The JNA initially tried to keep Croatia within Yugoslavia by occupying all of Croatia.[35][36] After this failed, Serb forces established the self-proclaimed proto-state Republic of Serbian Krajina (RSK) within Croatia which began with the Log Revolution. After the ceasefire of January 1992 and international recognition of the Republic of Croatia as a sovereign state,[37][38] the front lines were entrenched, the United Nations Protection Force (UNPROFOR) was deployed,[39] and combat became largely intermittent in the following three years. During that time, the RSK encompassed 13,913 square kilometers (5,372 sq mi), more than a quarter of Croatia.[40] In 1995, Croatia launched two major offensives known as Operation Flash and Operation Storm;[12][41] these offensives effectively ended the war in its favor. The remaining United Nations Transitional Authority for Eastern Slavonia, Baranja and Western Sirmium (UNTAES) zone was peacefully reintegrated into Croatia by 1998.[13][17]

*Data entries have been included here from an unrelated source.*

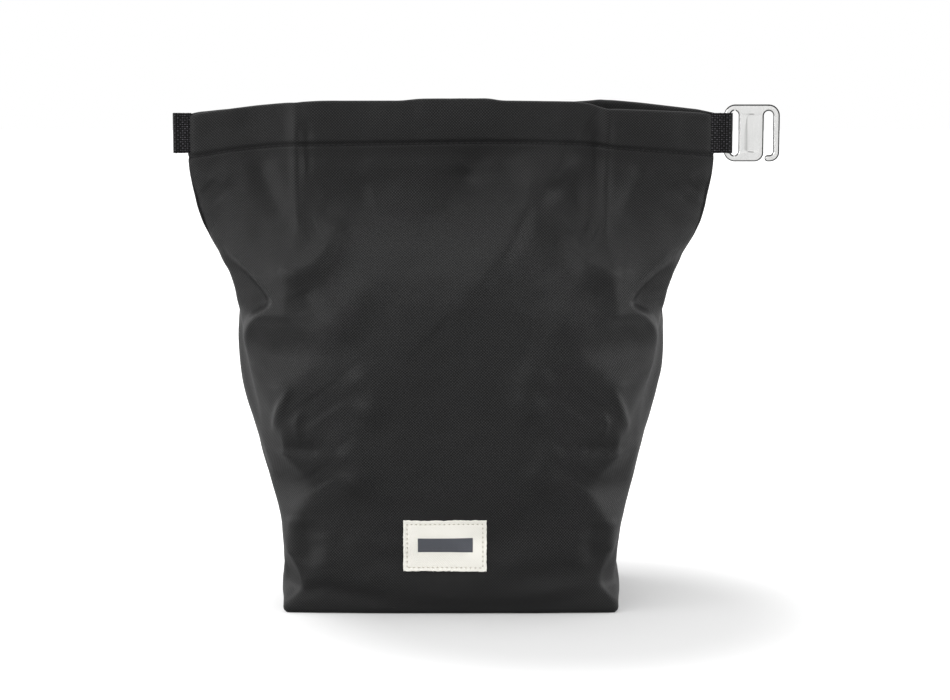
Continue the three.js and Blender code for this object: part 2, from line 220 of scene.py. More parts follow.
def distance_to(path, x, z):
    """(signed distance to a line of points, how far along it the nearest point is, from 0 to 1)."""
    path = np.array(path, float)
    lengths = np.linalg.norm(np.diff(path, axis=0), axis=1)
    starts = running_length(path)
    best, along = np.full(x.shape, 1e9), np.zeros(x.shape)
    for (ax, az), (bx, bz), length, start in zip(path[:-1], path[1:], lengths, starts):
        dx, dz = bx - ax, bz - az
        t = np.clip(((x - ax) * dx + (z - az) * dz) / length**2, 0, 1)
        d = np.hypot(x - ax - t * dx, z - az - t * dz)
        nearer = d < np.abs(best)
        best = np.where(nearer, np.where(dx * (z - az) > dz * (x - ax), d, -d), best)
        along = np.where(nearer, (start + t * length) / starts[-1], along)
    return best, along


def crease_height(creases, x, z):
    total = np.zeros(x.shape)
    for height, width, path in creases:
        d, along = distance_to(path, x, z)
        if isinstance(width, tuple):
            width = width[0] + (width[1] - width[0]) * smoothstep(-2, 2, d)
        fade = np.clip(4 * along * (1 - along) + 0.4, 0, 1)
        total += height * fade * bell(d, 0, width)
    return total


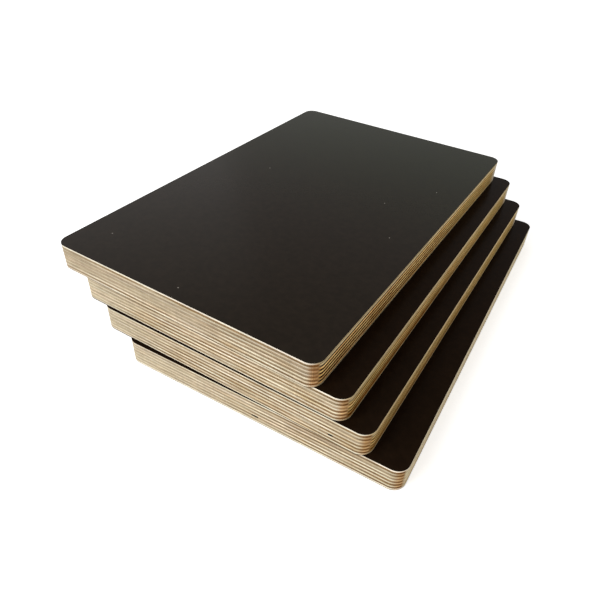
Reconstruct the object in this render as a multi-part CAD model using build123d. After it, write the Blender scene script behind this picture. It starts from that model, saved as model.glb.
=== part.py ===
from build123d import *
import os

# A staggered stack of film-faced plywood sheets, lying flat.
# Millimetres, +Z up. The origin is the middle of the bottom sheet's underside. The short
# edges of the bottom sheet run along X and its long edges along Y.

# Outline of every sheet
SHEET_WIDTH = 200.0
SHEET_LENGTH = 315.0
CORNER_RADIUS = 8.2

# Lay-up of every sheet: an odd number of veneers, each across the grain of the one below,
# between two pressed films. The grain of the outer veneers and of every second one runs
# across the sheet, from long edge to long edge, and that of the others runs along it.
VENEER_COUNT = 13
CROSSWISE_VENEER_THICKNESS = 1.36
LENGTHWISE_VENEER_THICKNESS = 1.36
FILM_THICKNESS = 0.21

# How each sheet lies on the one below it, from the bottom of the stack up: its shift along
# the width and along the length of the lower sheet, and its turn about +Z in degrees
STEPS = (
    (-17.9, 0.7, -1.39),
    (-14.8, 0.7, -0.37),
    (-16.3, -1.6, -0.54),
)

# Core gaps: where two strips of a lengthwise veneer lie apart, they leave a notch in it at the
# short edge towards -Y. Each has its sheet, its veneer, its place along the width from the
# middle of the sheet, as a share of the width, and how wide it is.
CORE_GAPS = (
    (1, 4, 0.016, 5.0),
    (2, 4, 0.383, 3.0),
    (3, 12, 0.174, 2.4),
)
CORE_GAP_DEPTH = 12.0


def lay_up():
    """The layers of one sheet from its underside up, as pairs of a name and a thickness."""
    layers = [("film_bottom", FILM_THICKNESS)]
    for number in range(1, VENEER_COUNT + 1):
        if number % 2:
            thickness = CROSSWISE_VENEER_THICKNESS
        else:
            thickness = LENGTHWISE_VENEER_THICKNESS
        layers.append((f"veneer_{number:02d}", thickness))
    layers.append(("film_top", FILM_THICKNESS))
    return layers


def sheet_thickness():
    """The thickness of one sheet with both of its films."""
    return sum(thickness for name, thickness in lay_up())


def sheet_places():
    """The place of each sheet's underside, from the bottom of the stack up."""
    places = [Location((0, 0, 0))]
    for shift_x, shift_y, turn in STEPS:
        step = Location((shift_x, shift_y, sheet_thickness()), (0, 0, turn))
        places.append(places[-1] * step)
    return places


def core_gaps(number, layer):
    """The core gaps in one layer of one sheet, as pairs of a place along X and a width."""
    gaps = []
    for sheet, veneer, share, width in CORE_GAPS:
        if sheet == number and layer == f"veneer_{veneer:02d}":
            gaps.append((share * SHEET_WIDTH, width))
    return gaps


def layer_solid(thickness, gaps):
    """One layer of a sheet: a flat panel with rounded corners, standing on z = 0, with its
    core gaps notched in at the edge towards -Y."""
    outline = RectangleRounded(SHEET_WIDTH, SHEET_LENGTH, CORNER_RADIUS)
    for along, width in gaps:
        notch = Rectangle(width, 2 * CORE_GAP_DEPTH)
        outline = outline - Pos(along, -SHEET_LENGTH / 2, 0) * notch
    return extrude(outline, amount=thickness)


def build_sheet(number, place):
    """The layers of one sheet at its place in the stack, as pairs of a name and a solid."""
    pieces = []
    height = 0.0
    for layer, thickness in lay_up():
        panel = layer_solid(thickness, core_gaps(number, layer))
        solid = place * Pos(0, 0, height) * panel
        pieces.append((f"sheet_{number}_{layer}", solid))
        height += thickness
    return pieces


def build_stack():
    """Every layer of every sheet, numbered from the bottom of the stack up."""
    pieces = []
    for number, place in enumerate(sheet_places(), start=1):
        pieces.extend(build_sheet(number, place))
    return pieces


os.makedirs("parts", exist_ok=True)
for name, solid in build_stack():
    export_step(solid, f"parts/{name}.step")
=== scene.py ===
"""A staggered stack of film-faced birch plywood sheets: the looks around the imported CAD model."""

import math

import bmesh
import bpy
from mathutils import Euler, Matrix, Vector


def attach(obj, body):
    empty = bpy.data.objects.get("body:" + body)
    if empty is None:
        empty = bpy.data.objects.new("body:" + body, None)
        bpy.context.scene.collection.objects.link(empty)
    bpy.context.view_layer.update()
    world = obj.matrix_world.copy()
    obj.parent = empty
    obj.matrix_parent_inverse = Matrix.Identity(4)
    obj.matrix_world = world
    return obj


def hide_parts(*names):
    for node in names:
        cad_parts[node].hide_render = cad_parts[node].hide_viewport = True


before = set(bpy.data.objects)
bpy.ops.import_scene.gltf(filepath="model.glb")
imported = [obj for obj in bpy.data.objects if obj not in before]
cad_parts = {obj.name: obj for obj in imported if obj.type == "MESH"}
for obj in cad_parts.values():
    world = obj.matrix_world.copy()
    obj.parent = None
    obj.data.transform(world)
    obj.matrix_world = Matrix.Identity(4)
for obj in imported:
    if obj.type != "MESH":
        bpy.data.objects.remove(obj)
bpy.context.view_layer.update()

bl_info = {
    "name": "Plywood stack",
    "version": (1, 0, 0),
    "blender": (4, 5, 0),
    "location": "3D View > Sidebar > Plywood",
    "description": "Models and finishes a stack of film-faced plywood sheets",
    "category": "Object",
}

MM = 0.001
# Two places closer than this are one
HAIR = 1e-6
SHEETS = 4

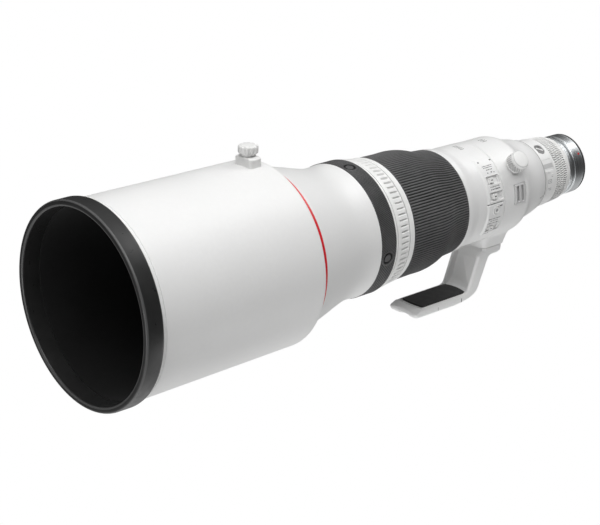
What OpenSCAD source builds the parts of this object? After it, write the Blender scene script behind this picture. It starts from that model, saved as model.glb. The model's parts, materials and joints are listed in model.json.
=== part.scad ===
// Super-telephoto camera lens with its mounted hood and tripod foot.
// Frame: +Z up, optical axis along Y, the front of the lens faces -Y.
// Origin: centre of the camera mount's flange plane, on the optical axis.
// Angles around the barrel run from +Z (0) towards +X (90).

/* [Lens body] */
// Length of the lens without its hood, flange to front rim
lens_len = 472; // [466:0.5:476]
// Outer radius of the front barrel where the hood slides on
front_r = 84; // [83.8:0.1:84.1]
// Wall thickness of the front barrel
front_wall = 2.5; // [1.5:0.1:3]
// Outer radius of the knurled band that carries the function buttons
band_r = 66.9; // [66.4:0.1:67.5]
// Radius of each function button
button_r = 5.6; // [5.3:0.1:5.7]
// Inward travel of each function button
button_travel = 0.8; // [0.4:0.1:0.9]
// Height of the raised switch panels above their seat
panel_h = 3.0; // [2.4:0.1:3.4]
// Outer radius of the rear tube next to the collar
rear_r = 36; // [35.6:0.1:36.4]

/* [Hood] */
// Overall length of the lens with the hood mounted
total_len = 627; // [620:0.5:640]
// Outer radius of the rubber rim at the hood mouth
rim_r = 95.5; // [94:0.1:97]
// Axial width of the rubber rim
rim_w = 18.5; // [14:0.1:24]
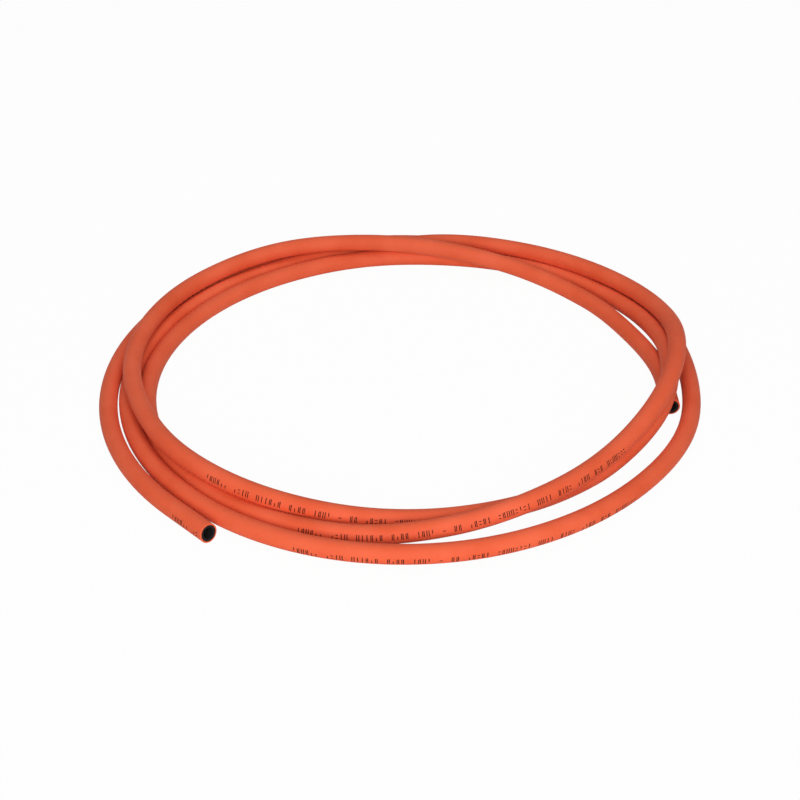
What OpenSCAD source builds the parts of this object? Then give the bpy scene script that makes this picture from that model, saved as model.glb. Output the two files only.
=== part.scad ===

The war ended with Croatian victory, as it achieved the goals it had declared at the beginning of the war: independence and preservation of its borders.[12][13] Approximately 21–25% of Croatia's economy was ruined, with an estimated US$37 billion in damaged infrastructure, lost output, and refugee-related costs.[42] Over 20,000 people were killed in the war,[43] and refugees were displaced on both sides. The Serbian and Croatian governments began to progressively cooperate with each other, but tensions remain, in part due to verdicts by the International Criminal Tribunal for the former Yugoslavia (ICTY) and lawsuits filed by each country against the other.[44][45]
In 2007, the International Criminal Tribunal for the former Yugoslavia (ICTY) returned a guilty verdict against Milan Martić, one of the Serb leaders in Croatia, for having colluded with Slobodan Milošević and others to create a "unified Serbian state".[46] Between 2008 and 2012, the ICTY had prosecuted Croatian generals Ante Gotovina, Mladen Markač and Ivan Čermak for alleged involvement in the crimes related to Operation Storm. Čermak was acquitted outright, and the convictions of Gotovina and Markač were later overturned by an ICTY Appeals Panel.[47][48] The International Court of Justice dismissed mutual claims of genocide by Croatia and Serbia in 2015. The Court reaffirmed that, to an extent, crimes against civilians had taken place, but it ruled that specific genocidal intent was not present.[49]